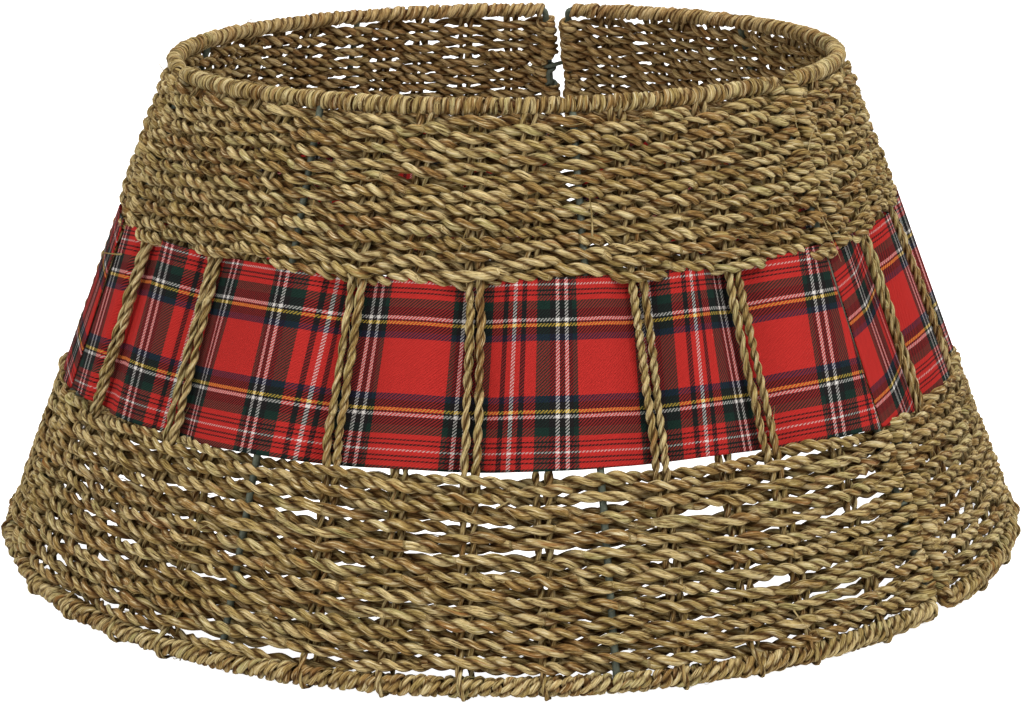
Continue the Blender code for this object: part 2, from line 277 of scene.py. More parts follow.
MARK_REPEAT_ANGLE = 23.0

# Up to the middle of the red squares, by the distance from a panel's two seams in degrees: the cloth hangs
# lower towards the seams.
SAG = {
    "front": (
        (0.0, 0.1420),
        (7.0, 0.1457),
        (14.0, 0.1490),
        (35.0, 0.1500),
        (85.0, 0.1485),
        (105.0, 0.1480),
        (120.0, 0.1450),
    ),
    "right": ((-2.0, 0.1285), (3.0, 0.1330), (7.8, 0.1425), (12.0, 0.1465), (16.0, 0.1490), (121.0, 0.1490)),
    "left": ((-2.0, 0.1490), (104.0, 0.1490), (113.0, 0.1450), (121.0, 0.1380)),
}

# Where each cloth starts and ends: degrees from its panel's seams at the top and at the bottom edge.
CLOTH_ENDS = {
    "front": ((0.4, 0.4), (-2.5, -1.85)),
    "right": ((-1.95, -1.5), (-1.5, -1.5)),
    "left": ((1.5, 1.5), (-0.4, -0.4)),
}

# Beside the seams the cloth lies outside the end uprights: from this many degrees inside each seam to this
# many past it.
CLOTH_OUTSIDE_SEAM = 6.0
CLOTH_PAST_SEAM = 3.0

# The edges of the bands and of the cloth wander: (azimuth, distance off the straight line in millimetres).
UPPER_BAND_EDGE = (
    (-75, -7),
    (-66, -4),
    (-58, -2.5),
    (-48, 0),
    (-40, 1.5),
    (-30, -0.2),
    (-20, -3.0),
    (-13, -0.5),
    (-5, -3.2),
    (0, -1.2),
    (6, 0.2),
    (15, -3.0),
    (22, -2.5),
    (28, -4.0),
    (40, -3.0),
    (46, -5.0),
    (51, -8.0),
    (56, -5.0),
    (62, 0),
    (68, 2),
    (80, 0),
)
LOWER_BAND_EDGE = (
    (-75, -2),
    (-60, 0),
    (-45, 3),
    (-22, 3),
    (-12, 1.6),
    (0, 0.8),
    (25, 0),
    (31, 1),
    (40, 0),
    (47, -2),
    (55, 0),
    (70, 2),
    (80, 0),
)
CLOTH_EDGE = ((-75, -4), (-60, -1), (-45, 0.3), (30, 0), (38, -2), (45, -3.5), (50, -6), (60, -5), (75, 0))

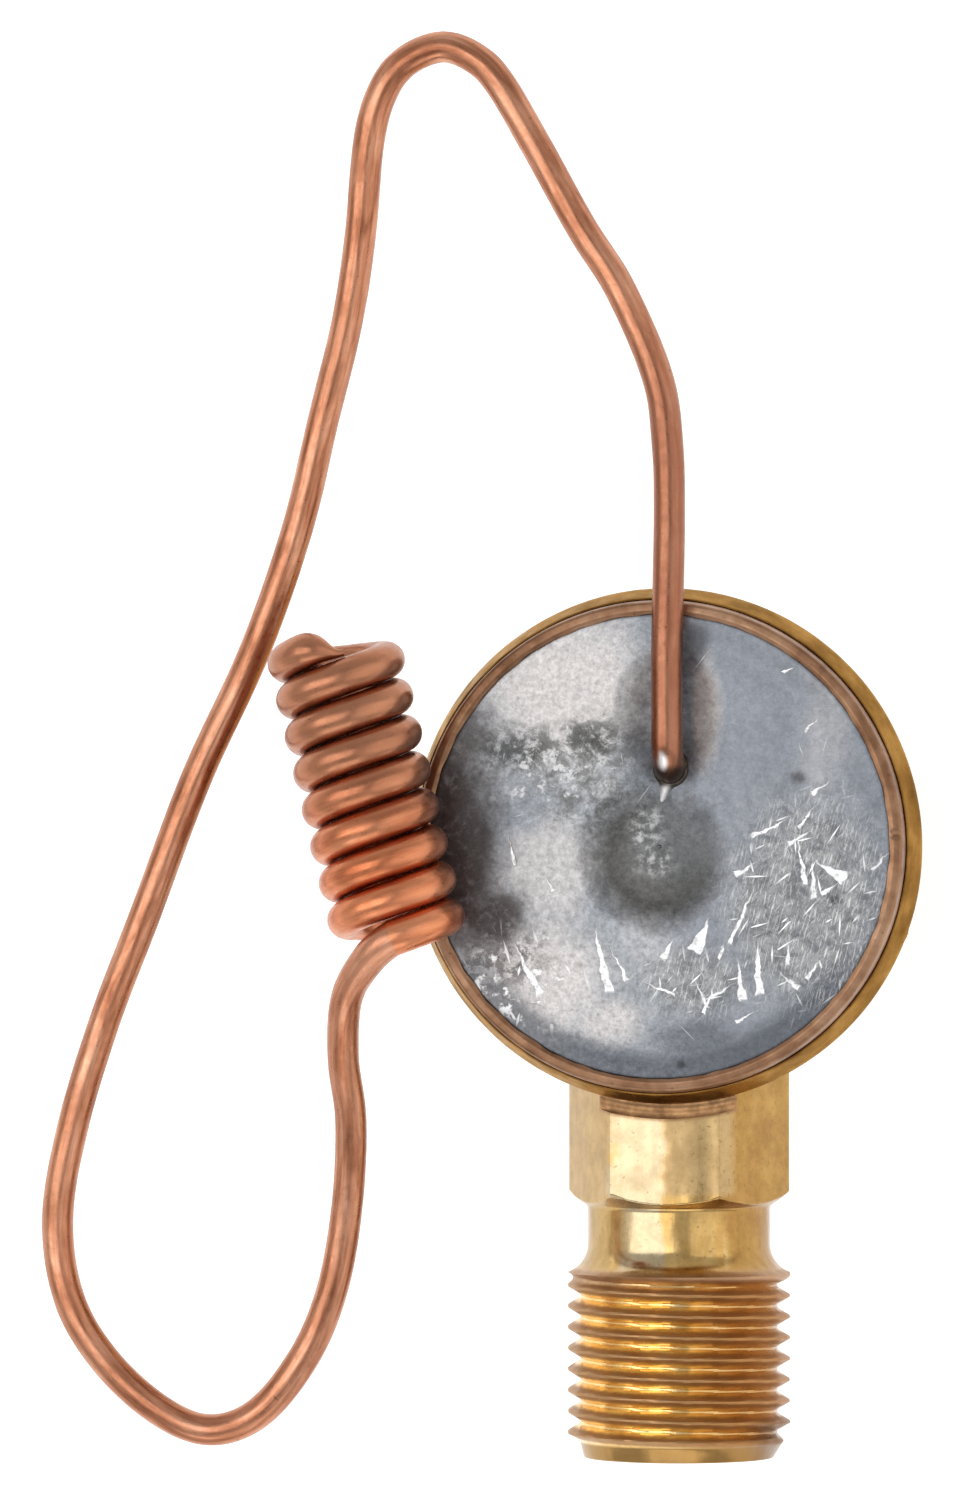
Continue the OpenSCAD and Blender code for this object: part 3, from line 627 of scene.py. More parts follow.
def tinned_cap():
    """Tin over copper, with painted light: a painted coil shadow on its left edge, painted shade and
    highlights in its hollow, and its scratches.
    """
    n = Nodes("tinned_cap")
    mottle = n.noise(1.2, 7, 0.75, warp=0.5)
    fine = n.noise(0.45, 6, 0.78, shift=3)
    worn = patches(n, (1, 10.5, -3.8, 5.4, 0.45, 1.25), (1, 2.5, -9.5, 3.4, 0.6, 0.6))
    coil_shadow_mask, ring = painted_coil_shadow(n, mottle), bowl_painted_shade(n, mottle)
    marks = scratches(n, mottle, fine, worn)
    grey = n.ramp(mottle, (0.38, (0.17, 0.175, 0.18)), (0.58, (0.42, 0.43, 0.43)))
    colour = n.tint(tin_base_and_painted_light(n), worn, 0.75, grey)
    colour = tin_marks_and_painted_light(n, colour, mottle, coil_shadow_mask, ring)
    colour = n.mix(marks, grainy_tin(n, colour, mottle, fine), (0.93, 0.94, 0.95))
    # Overall tone of the tin
    colour = n.shade(colour, (0.755, 0.75, 0.745))
    hollow = n.most(ring, spot(n, 0.8, 8.5, 3.4, 0.4, 1.5, 0.6))
    rough = n.math("MULTIPLY_ADD", hollow, 0.16, n.step(mottle, 0.3, 0.7, 0.34, 0.52))
    rough = n.math("SUBTRACT", rough, n.times(marks, 0.08))
    metal = n.math("SUBTRACT", 1.0, n.times(coil_shadow_mask, 0.4))
    normal = n.bump(n.noise(3, 2, 0.5, shift=8), 0.08, 0.4)
    normal = n.bump(fine, 0.014, 0.6, after=normal)
    normal = n.bump(marks, -0.03, 0.8, after=normal)
    return n.finish(colour, rough, normal, metal)


def solder_with_painted_light():
    """Solder round the foot of the capillary: painted dark brown as shade, with one bright run towards the
    bowl as a painted highlight.
    """
    n = Nodes("solder_with_painted_light")
    x, y, _ = n.parts(n.place)
    cloud = n.noise(0.5, 4, 0.65)
    # Painted shade: the solder is darkened where it sits in the crease round the tube
    crease_shade = n.ramp(cloud, (0.35, (0.055, 0.04, 0.03)), (0.65, (0.14, 0.115, 0.095)))
    # The bright run is a painted highlight on a thin streak of the solder's own colour
    run = n.times(n.step(n.math("ABSOLUTE", n.math("SUBTRACT", x, STUB[0] - 0.45)), 0.6, 0.3),
                 n.step(y, STUB[1] - 1.0, STUB[1] - 1.5))
    colour = n.mix(run, crease_shade, (0.70, 0.70, 0.70))
    rough = n.math("MULTIPLY_ADD", run, -0.2, n.step(cloud, 0.3, 0.7, 0.5, 0.7))
    return n.finish(colour, rough, n.bump(cloud, 0.05, 0.5))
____
Exercise aim => Take the lines above from the first through the one containing "MARK_REPEAT_ANGLE = 23.0" and reproduce them exactly; include nothing else.

Response to the exercise =>
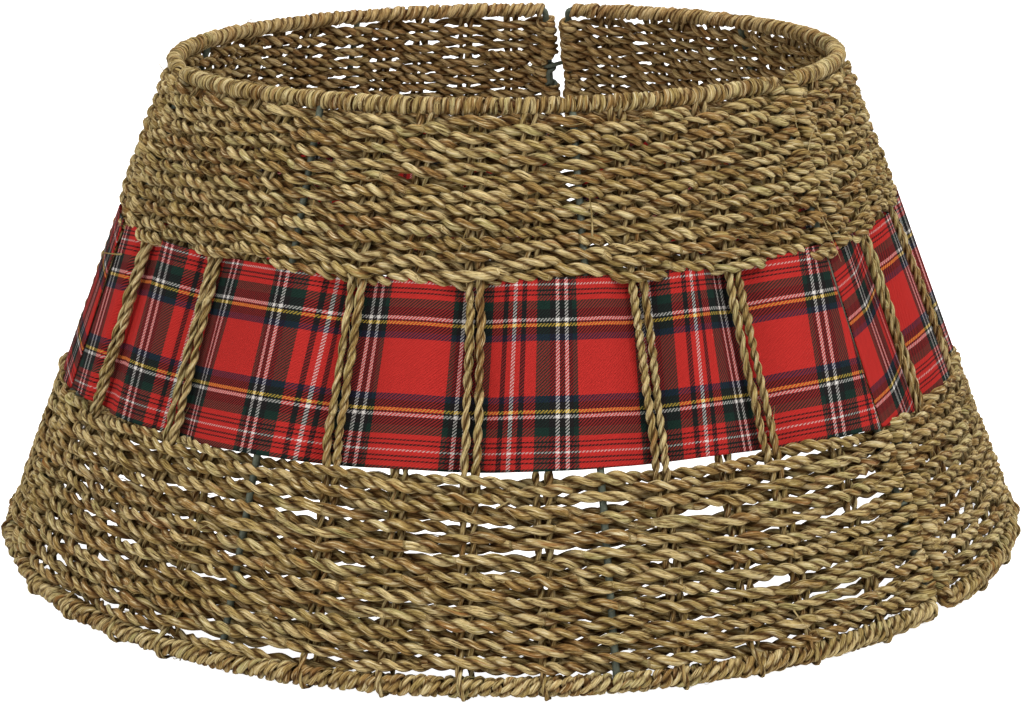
Continue the Blender code for this object: part 2, from line 277 of scene.py. More parts follow.
MARK_REPEAT_ANGLE = 23.0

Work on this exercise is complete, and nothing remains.